Sleigh's work is in the permanent collections of the National Portrait Gallery in London, Art Institute of Chicago, National Museum of Women in the Arts, Virginia Museum of Fine Arts, Akron Art Museum, and others.

Sleigh taught at the State University of New York at Stony Brook in 1978 and at the New School for Social Research from 1974 until 1977 and between 1978 and 1980. As a visiting professor of painting, Sleigh was awarded the Edith Kreeger Wolf Distinguished Professorship at Northwestern University in 1977. She received a grant from the National Endowment for the Arts in 1982 and a Pollock-Krasner Foundation Grant in 1985.

In February 2008, Sleigh was interviewed by Lynn Hershman Leeson, who included a portion of the interview in her documentary !Women Art Revolution.

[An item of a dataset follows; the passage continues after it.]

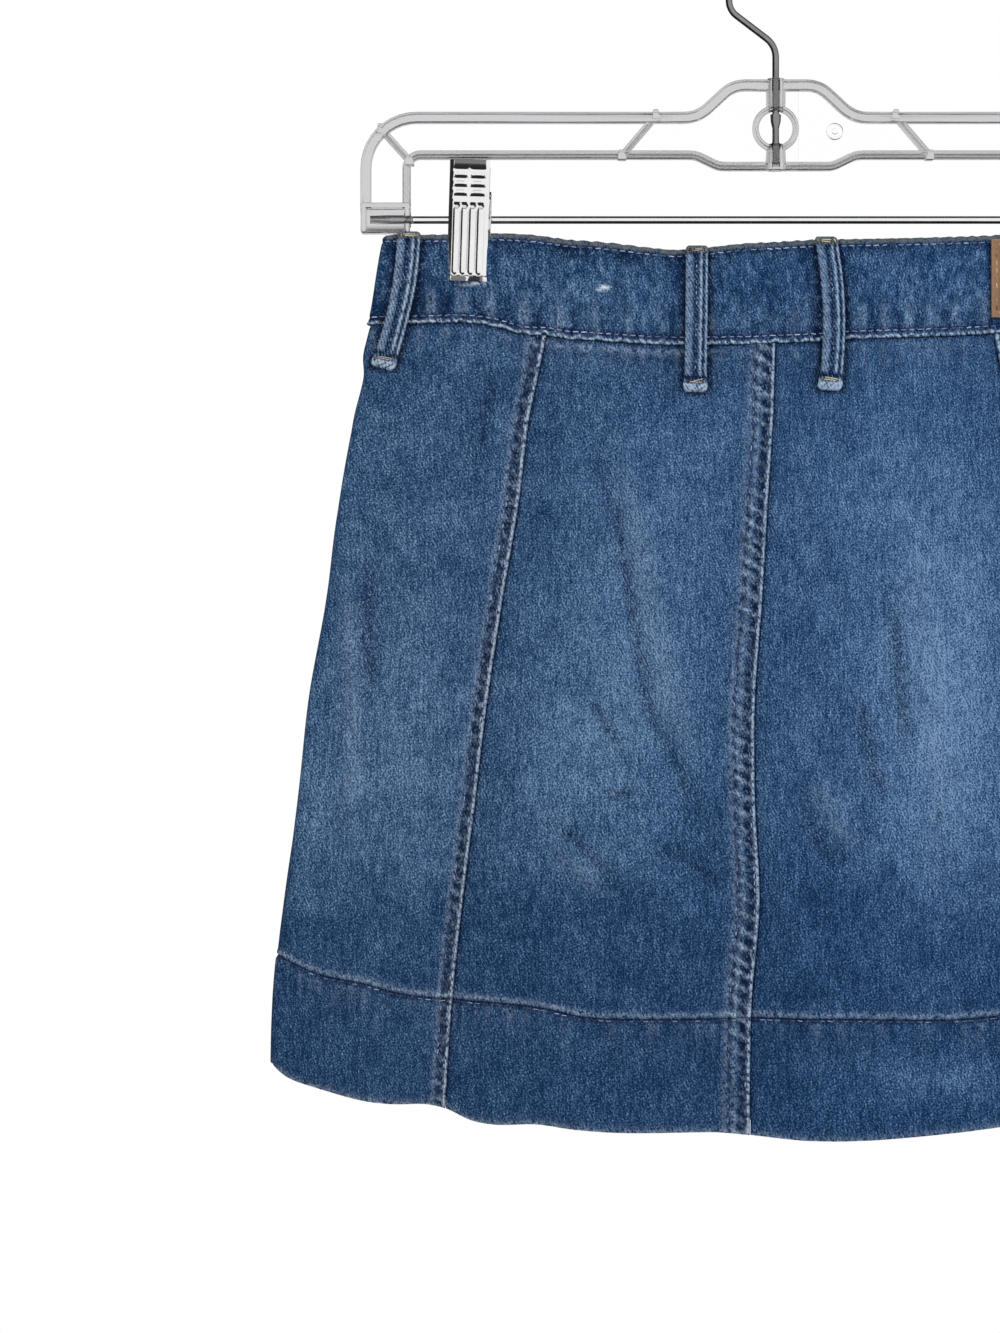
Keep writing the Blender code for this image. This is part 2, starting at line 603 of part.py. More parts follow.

In 2008, Sleigh was honored with the Distinguished Artist Award for Lifetime Achievement by the College Art Association. She was similarly recognized by the Women's Caucus for Art, which posthumously awarded Sleigh the organization's Lifetime Achievement Award in 2011. She died of complications from a stroke in October 2010.

Sleigh's work was included in the exhibition Women Painting Women (2022) at the Modern Art Museum of Fort Worth and Framing the Female Gaze: Women Artists and the New Historicism (2023) at Lehman College Art Gallery, where her work was the "touchstone" for the exhibition.